Running time: 25 hours 25 minutes
Narrators: Raphael Corkhill, Marisa Calin

This was far darker than I expected it to be. I guess it can be called realistic but is it really realism when every decision has bad consequences? But I guess it is realistic when everyone thinks they’re doing the right thing, no matter who they hurt or how much.

I was curious to read another reimagining of Robin Hood but unfortunately, this one wasn’t for me. For one thing, three significant POV characters are new: William de Wendenal, Arabel de Burel, and Elena Famwell, Will Scarlett’s lover. They’re solid, flawed characters with dark pasts. But since they’re not part of Robin’s myth I didn’t care for them. For another, it’s very dark. No matter how much the characters strive to do good, all their actions turn out to be wrong.

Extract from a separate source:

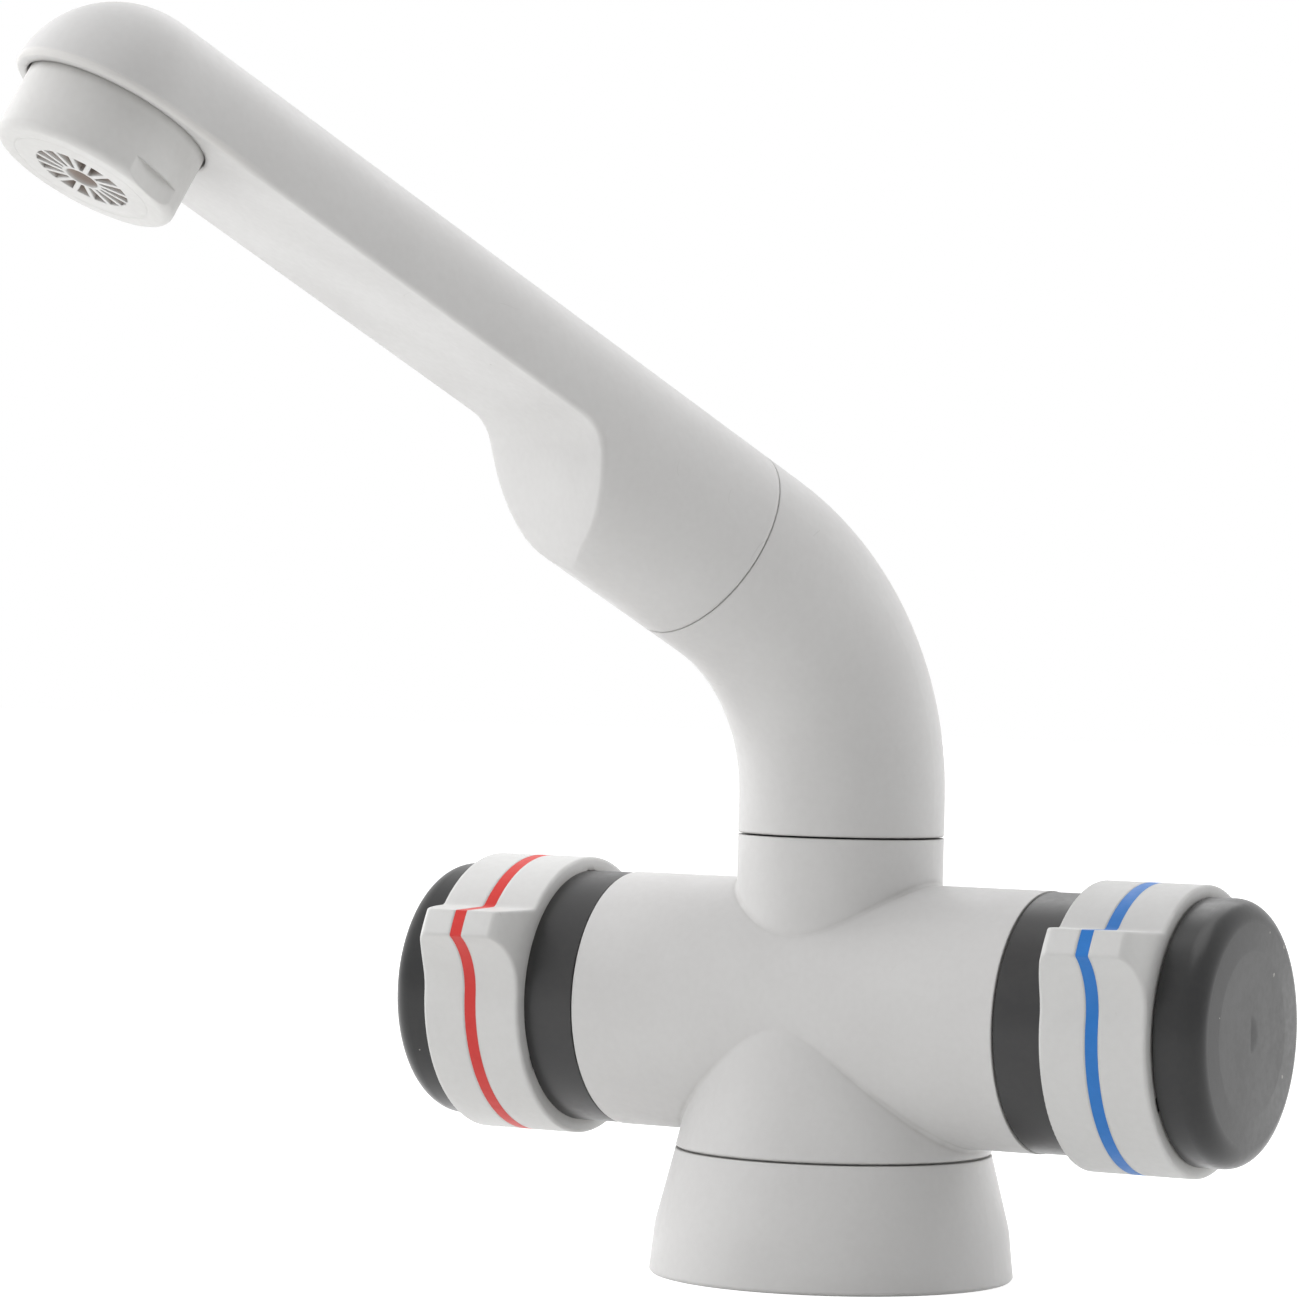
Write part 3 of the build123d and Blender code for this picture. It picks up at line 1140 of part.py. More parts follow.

Set in 1191, King Richard is fighting in the crusades with Robin of Loxley and William de Wendenal as his closest allies. Robin and William even wear the king’s crown from time to time, acting as his body doubles to draw away assassins. But money and weapons don’t flow from England and that hurts the army. When Robin is wounded, he and William are sent to England to retrieve the missing weapons.

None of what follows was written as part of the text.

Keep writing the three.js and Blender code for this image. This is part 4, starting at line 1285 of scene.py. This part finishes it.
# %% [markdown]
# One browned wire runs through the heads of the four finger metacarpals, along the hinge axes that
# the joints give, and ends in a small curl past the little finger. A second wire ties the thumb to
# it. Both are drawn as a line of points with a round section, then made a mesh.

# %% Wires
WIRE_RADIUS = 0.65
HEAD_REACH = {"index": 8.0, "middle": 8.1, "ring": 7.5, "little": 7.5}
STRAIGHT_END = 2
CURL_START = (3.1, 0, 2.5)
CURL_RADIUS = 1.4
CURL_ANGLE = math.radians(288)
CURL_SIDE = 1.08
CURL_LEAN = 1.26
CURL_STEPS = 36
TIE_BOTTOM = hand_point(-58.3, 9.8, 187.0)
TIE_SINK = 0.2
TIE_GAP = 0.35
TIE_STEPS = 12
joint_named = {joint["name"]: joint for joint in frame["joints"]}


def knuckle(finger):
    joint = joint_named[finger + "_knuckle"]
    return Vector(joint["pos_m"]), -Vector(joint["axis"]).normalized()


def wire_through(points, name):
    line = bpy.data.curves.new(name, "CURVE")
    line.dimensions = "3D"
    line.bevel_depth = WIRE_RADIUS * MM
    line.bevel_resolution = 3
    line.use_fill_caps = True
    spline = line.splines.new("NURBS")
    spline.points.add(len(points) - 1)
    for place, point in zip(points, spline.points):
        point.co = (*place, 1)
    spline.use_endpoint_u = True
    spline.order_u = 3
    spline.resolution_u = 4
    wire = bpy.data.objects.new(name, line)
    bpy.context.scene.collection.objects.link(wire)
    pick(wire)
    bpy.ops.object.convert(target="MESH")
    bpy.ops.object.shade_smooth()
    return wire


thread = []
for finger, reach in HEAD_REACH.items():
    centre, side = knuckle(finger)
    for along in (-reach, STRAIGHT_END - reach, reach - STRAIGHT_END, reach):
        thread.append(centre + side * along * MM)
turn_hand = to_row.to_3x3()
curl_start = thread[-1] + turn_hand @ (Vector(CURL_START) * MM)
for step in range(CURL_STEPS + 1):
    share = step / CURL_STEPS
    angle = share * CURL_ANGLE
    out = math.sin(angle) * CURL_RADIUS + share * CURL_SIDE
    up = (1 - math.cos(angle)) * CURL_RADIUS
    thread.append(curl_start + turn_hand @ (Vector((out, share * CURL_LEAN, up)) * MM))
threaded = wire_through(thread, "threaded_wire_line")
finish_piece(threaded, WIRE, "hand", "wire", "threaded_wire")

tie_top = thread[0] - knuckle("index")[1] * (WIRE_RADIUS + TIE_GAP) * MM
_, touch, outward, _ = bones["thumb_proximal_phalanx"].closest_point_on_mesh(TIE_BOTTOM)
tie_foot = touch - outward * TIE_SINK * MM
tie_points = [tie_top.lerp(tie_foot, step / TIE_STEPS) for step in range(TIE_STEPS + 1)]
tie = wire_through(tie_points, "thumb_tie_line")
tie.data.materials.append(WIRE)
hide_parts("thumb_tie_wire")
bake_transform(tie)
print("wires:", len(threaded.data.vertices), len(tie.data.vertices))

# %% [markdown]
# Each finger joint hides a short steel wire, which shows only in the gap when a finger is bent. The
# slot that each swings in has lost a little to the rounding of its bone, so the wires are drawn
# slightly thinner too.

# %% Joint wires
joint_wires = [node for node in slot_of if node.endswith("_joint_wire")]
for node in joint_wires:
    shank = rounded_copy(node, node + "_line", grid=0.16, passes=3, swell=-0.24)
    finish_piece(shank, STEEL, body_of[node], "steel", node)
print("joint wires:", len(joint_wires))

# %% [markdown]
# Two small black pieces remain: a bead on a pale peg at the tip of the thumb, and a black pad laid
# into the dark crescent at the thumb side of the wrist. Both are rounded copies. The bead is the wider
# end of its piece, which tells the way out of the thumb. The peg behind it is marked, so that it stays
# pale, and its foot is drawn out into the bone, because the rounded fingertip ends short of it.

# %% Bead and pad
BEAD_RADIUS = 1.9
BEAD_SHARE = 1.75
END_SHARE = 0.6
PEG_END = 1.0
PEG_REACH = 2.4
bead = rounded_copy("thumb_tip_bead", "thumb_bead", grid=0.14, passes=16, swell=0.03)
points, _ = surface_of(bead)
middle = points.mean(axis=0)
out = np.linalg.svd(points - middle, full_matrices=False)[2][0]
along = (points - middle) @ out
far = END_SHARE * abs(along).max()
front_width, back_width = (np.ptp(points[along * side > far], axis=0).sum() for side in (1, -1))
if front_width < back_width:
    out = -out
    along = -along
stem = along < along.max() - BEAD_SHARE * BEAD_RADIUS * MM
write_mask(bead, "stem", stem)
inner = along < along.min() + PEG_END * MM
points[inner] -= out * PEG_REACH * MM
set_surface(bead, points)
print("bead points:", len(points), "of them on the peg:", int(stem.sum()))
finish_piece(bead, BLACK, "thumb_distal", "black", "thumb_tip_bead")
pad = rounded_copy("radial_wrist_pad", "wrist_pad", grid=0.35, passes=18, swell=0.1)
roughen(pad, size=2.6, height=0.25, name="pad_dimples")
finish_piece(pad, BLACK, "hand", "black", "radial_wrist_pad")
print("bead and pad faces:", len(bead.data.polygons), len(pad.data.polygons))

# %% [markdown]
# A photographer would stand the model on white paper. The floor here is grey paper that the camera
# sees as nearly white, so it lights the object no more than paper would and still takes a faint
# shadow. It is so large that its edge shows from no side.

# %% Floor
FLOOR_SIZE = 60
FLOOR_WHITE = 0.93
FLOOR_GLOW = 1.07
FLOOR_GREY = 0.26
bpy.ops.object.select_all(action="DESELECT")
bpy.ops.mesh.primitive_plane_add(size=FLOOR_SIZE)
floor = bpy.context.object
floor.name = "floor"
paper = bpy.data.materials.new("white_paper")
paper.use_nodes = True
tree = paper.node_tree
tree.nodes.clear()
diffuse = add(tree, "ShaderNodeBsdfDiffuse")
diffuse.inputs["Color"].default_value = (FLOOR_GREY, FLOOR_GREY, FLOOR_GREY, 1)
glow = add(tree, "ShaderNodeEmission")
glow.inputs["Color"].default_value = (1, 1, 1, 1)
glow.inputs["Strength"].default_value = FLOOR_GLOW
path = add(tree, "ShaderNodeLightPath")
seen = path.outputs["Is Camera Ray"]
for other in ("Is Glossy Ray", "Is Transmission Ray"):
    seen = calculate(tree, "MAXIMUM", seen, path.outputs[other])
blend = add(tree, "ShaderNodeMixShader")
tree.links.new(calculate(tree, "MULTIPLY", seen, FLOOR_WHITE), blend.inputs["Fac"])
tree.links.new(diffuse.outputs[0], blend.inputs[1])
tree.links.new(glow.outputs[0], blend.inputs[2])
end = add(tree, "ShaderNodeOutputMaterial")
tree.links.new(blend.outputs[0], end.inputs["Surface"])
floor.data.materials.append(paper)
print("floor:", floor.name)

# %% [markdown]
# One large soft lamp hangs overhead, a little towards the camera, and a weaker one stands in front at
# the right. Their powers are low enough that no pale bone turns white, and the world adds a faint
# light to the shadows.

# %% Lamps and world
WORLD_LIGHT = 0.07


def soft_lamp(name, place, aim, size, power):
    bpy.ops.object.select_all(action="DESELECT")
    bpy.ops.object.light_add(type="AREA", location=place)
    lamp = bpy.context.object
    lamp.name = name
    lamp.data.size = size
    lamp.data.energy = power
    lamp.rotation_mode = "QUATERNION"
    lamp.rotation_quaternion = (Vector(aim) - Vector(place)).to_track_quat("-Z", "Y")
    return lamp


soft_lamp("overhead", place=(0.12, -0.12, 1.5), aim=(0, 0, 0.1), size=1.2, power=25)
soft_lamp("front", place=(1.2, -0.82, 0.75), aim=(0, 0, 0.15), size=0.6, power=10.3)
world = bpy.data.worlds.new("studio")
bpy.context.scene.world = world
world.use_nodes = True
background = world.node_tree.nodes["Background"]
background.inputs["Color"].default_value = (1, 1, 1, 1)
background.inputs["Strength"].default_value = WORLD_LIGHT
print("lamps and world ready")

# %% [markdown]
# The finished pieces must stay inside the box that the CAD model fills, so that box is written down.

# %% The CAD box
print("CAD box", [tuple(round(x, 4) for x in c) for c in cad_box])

Meanwhile in England, the sheriff of Nottingham and his guard captain Lord Guy of Gisborne must collect crippling taxes that the king has ordered to fund the war. Lady Marion Fitzwalter is doing her best to keep the people from starving or rotting in jail because they can’t pay the taxes.

In the forest, a group of outlaws and former street urchins hide out, stealing what they can. Their leader is a huge, older man John Little who tries to keep his people safe. But Marion gives them information and directs their efforts.

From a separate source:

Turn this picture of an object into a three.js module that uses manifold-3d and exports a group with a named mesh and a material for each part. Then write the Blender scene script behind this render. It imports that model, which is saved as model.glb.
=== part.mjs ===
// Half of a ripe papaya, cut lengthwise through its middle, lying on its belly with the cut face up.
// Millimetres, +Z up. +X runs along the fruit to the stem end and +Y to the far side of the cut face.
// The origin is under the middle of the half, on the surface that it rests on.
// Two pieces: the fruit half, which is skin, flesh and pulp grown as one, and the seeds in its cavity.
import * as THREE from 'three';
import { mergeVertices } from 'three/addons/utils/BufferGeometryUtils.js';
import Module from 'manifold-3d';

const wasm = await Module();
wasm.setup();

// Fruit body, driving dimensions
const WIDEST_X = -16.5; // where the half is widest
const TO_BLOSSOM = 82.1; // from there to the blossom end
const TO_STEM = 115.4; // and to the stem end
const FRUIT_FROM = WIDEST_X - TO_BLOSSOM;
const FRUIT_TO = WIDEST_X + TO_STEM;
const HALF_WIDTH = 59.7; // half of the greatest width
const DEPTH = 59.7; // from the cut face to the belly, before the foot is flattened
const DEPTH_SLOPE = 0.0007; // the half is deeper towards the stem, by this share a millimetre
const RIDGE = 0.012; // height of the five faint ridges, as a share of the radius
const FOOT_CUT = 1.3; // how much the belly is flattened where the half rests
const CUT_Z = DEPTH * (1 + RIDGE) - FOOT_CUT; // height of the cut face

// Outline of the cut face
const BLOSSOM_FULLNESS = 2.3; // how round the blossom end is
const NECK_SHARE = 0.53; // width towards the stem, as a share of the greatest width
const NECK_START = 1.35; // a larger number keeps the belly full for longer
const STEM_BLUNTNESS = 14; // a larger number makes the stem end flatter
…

The book did have some very interesting reversals. The current sheriff, for example, is trying to do his job and keep the peace. But the king’s demands and the disdain of the local nobles makes it very hard. Even his guard captain Guy thinks the sheriff is weak and ineffectual. Guy himself loathes everyone who breaks the law and does his best to keep his own men safe.

So, everyone thinks they’re doing the right thing, but they’re working against each other, which adds to the grim tone. Everyone also assumed others’ motivations are bad. However, there was some humor, especially in the banter between the characters.

The Robin Hood mythos had quite a few reversals. The biggest one is, of course, right from the start Marion was leading the outlaws and Little John was the field leader. Also, Robin’s attitude toward poor people was very elitist: he thought they were poor because they didn’t work hard enough and when he started to help the poor, it was a political choice. Alan a Dale isn’t a musician at all. Robin often mentions that the outlaws can’t effectively fight against Nottingham’s guard because the outlaws aren’t trained and have poor weapons. Will Scarlet has a different upbringing, I liked him a lot. I won’t spoil the others. Some of them I liked, some I didn’t. It was nice to see more female characters, though.

The book has multiple POV characters and each chapter starts with the name of the POV character and where he or she is. The story has quite a few surprises. Even the end has a very surprising twist and is a cliffhanger, not really an ending.